How can we prove that every field of characteristic 0 has at least one Discrete Valuation Ring?
My effort: Let $K$ be an field of characteristic 0. Then $\mathbb{Z}$ is a subring of $K$. Let $p$ be a prime. By Theorem 10.2 in Matsumura, there exists a valuation ring $R$ of $K$ with $\mathbb{Z} \subset R$ and $m_R \cap \mathbb{Z}=p \mathbb{Z}$, where $m_R$ is the maximal ideal of $R$. If I could show that $R$ is Noetherian, or principal ideal domain, then I would be done by Theorem 11.1 of Matsumura. But I am having a hard time proving this and besides, it seems to me that this is not the right direction.
Edit: This question was motivated by the remark in Matsumura's Commutative Ring Theory p. 79, which mentions "Let $K$ be a field and $R$ a DVR of $K$…" As the answers point out, a field need not have a DVR. Then why would $K$ have a DVR in Matsumura's remark?
Best Answer
The statement is not true: $\mathbb{C}$ contains no discrete valuation ring having field of fractions $\mathbb{C}$, because a valuation of $\mathbb{C}$ must have a divisible value group. In particular this value group cannot be $\mathbb{Z}$.

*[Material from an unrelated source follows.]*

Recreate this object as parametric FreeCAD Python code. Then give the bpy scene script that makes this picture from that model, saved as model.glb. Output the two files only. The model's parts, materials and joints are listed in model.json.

The statement is true for example for every finitely generated extension field of $\mathbb{Q}$.
Sketch of the proof: let $L/K$ be a finite extension of fields, $v$ a valuation on $K$ and $w$ a prolongation of $v$ to $L$. Then $(w(L^\times ):v(K^\times ))\leq (L:K)$. In particular: if $v$ is discrete then $w$ is discrete.
Let $K/\mathbb{Q}$ be a finitely generated extension. Since all valuations on $\mathbb{Q}$ are discrete we are done if $K/\mathbb{Q}$ is algebraic.

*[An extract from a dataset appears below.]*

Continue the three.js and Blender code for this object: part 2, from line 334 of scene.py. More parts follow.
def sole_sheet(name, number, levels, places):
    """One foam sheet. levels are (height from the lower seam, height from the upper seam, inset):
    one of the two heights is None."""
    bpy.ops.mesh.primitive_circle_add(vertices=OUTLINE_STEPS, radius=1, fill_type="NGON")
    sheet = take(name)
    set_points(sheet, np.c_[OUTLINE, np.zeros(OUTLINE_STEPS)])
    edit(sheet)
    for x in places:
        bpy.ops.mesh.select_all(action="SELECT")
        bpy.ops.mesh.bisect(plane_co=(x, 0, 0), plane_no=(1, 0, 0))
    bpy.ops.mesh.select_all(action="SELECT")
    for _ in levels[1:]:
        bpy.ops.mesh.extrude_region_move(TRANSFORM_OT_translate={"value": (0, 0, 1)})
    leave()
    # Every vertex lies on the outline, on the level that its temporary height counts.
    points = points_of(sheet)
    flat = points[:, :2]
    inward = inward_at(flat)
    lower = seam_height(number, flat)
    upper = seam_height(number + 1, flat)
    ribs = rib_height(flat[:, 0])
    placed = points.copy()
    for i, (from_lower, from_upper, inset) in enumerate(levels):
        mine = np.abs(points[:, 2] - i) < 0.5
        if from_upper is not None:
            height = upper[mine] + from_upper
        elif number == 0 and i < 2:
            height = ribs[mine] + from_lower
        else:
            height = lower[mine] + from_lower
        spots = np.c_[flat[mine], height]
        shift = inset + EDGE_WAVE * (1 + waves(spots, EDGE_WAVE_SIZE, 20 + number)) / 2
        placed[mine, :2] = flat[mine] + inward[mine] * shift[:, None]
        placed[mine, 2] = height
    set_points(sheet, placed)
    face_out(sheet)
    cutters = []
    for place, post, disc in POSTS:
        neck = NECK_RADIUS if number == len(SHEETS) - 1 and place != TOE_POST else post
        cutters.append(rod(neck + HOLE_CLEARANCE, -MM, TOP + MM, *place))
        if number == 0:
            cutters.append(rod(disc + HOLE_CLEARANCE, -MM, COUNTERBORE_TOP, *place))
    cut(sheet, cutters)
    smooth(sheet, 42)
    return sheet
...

If the extension is not algebraic it is a finite extension of a rational function field $\mathbb{Q}(T)$ in finitely many variables $T=\{t_1,\ldots ,t_n\}$. Thus it suffices to prove that the valuations of $\mathbb{Q}$ posses a discrete prolongation to $\mathbb{Q}(T)$. Such a prolongation is the Gauss prolongation of a valuation $v$. It assigns to a polynomial the minimum of the values of its coefficients.
Motivated by mr.bigproblem's answer I add the following:
A field $K$ contains a discrete valuation ring $O$ with field of fractions $K$ if and only if $K$ is the fraction field of a noetherian domain properly contained in $K$.
Sketch of the proof: the implication $\Rightarrow$ is obvious. If on the other hand $R$ is a noetherian domain, its integral closure $S$ in $K$ by the Mori-Nagata-theorem has the property that all localizations $S_p$ at primes of height $1$ are discrete valuation rings. Note that $S$ itself needs not be noetherian.